Awlaki wasn't charged with or tried for any crime. Instead, he was killed by a drone, along with another U.S. citizen, Samir Khan, who was with him -- a death that one U.S. Congress member called "a bonus" and "a twofer." Awlaki's teenage son and several other teenage members of his family were killed two weeks later by another U.S. drone strike.

These deaths were a handful among the mountain of corpses produced by U.S. dirty wars. And Dirty Wars provides us with the heartbreaking and "humanizing" stories of some of the non-U.S. victims. I put "humanizing" in quotes because I always wonder whether anyone really truly doubts that foreigners living far away are human until a photo or film or narrative "puts a human face on them." Here are stories of innocent families, children, women, and men killed by a Global War on the Globe that advertises itself as eliminating terrorism.

The Boston marathon bombs created a bit of a public debate this week over how to define "terrorism." Many were unsure whether it was terrorism, not knowing whether the bombers were foreign or domestic. Others believed the bombers' motives needed to be known before the "terrorism" label could be applied. The latter is a reasonable position, but one that renders the term less useful, while ignoring many of its common uses. If we define "terrorism," as seems most useful, as acts of violence that terrorize people, it is hard to see much of what's recounted in Scahill's book as anything other than terrorism.

While we're defining terms, it's worth noting that "assassination" is usually defined as the murder of a prominent public figure. A "signature strike," which Scahill describes as a type of "pre-crime" punishment, in which President Obama or his subordinate orders the killing of someone whose name is unknown but whose behavior suggests that he or she might be likely to engage in active resistance to a U.S. occupation or might be likely to attack people in the United States someday -- that is by definition not an assassination. It is a different type of murder, but still of course a murder.

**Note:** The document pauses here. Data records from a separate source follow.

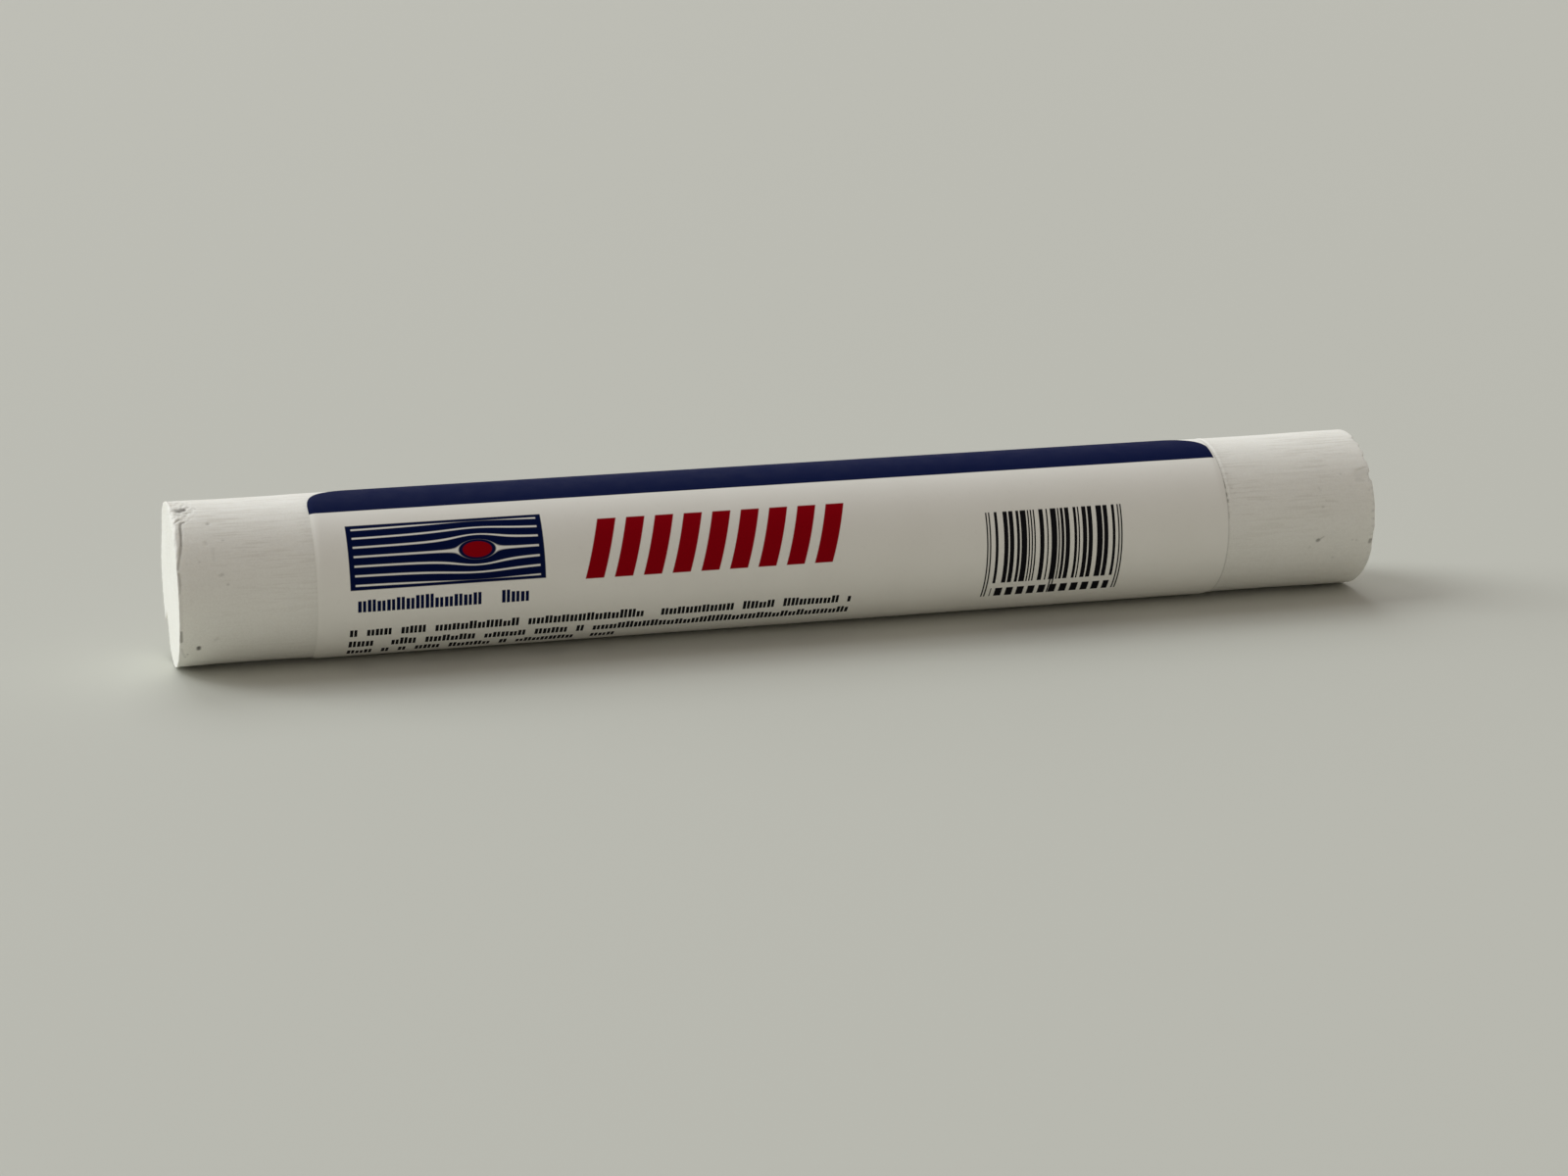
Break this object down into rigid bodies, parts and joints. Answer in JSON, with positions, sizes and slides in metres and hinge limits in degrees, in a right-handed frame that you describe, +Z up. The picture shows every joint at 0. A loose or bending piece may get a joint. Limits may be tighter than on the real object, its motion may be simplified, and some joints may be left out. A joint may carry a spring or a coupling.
{
  "type": "furniture repair wax stick",
  "caption": "Round stick of hard white filling wax, bare at both ends, with a die-cut printed film label wrapped round its middle.",
  "frame": {"origin": "middle of the stick's length, on the floor under it", "axes": "+X along the stick from its trimmed end to its worn end, +Y towards the bare seam side at the back, +Z up"},
  "size_m": [0.0974, 0.0128, 0.0129],
  "materials": {
    "wax": "dull hard wax, off-white, with fine drag lines along the stick",
    "printed_film": "satin white film with navy, red and black print"
  },
  "bodies": {
    "root": {"wax_stick": "wax", "wrap_label": "printed_film"}
  },
  "joints": []
}
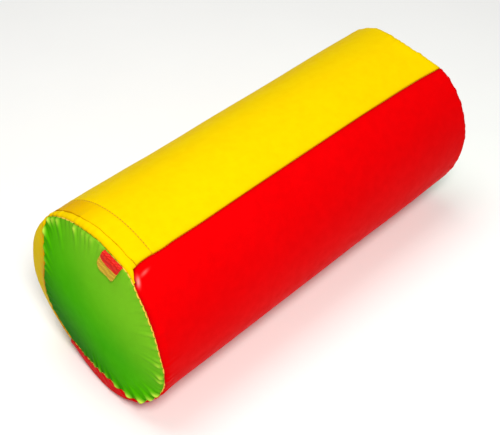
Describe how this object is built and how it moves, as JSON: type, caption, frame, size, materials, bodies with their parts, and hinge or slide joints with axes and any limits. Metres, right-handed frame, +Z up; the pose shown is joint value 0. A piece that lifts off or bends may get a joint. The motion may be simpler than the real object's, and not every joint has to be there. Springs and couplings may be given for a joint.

When the New York Times reported on President Obama's kill list on May 29, 2012, it quoted Obama's National Security Advisor and cited interviews with three-dozen former and current advisors to Obama in the White House. The U.S. voting public reelected Obama five months later, and it appears entirely possible that the president wanted the public to know that he murders people (trusting that many who wouldn't approve would avoid knowing), and that as a political strategist -- if in no other way whatsoever -- Obama was right.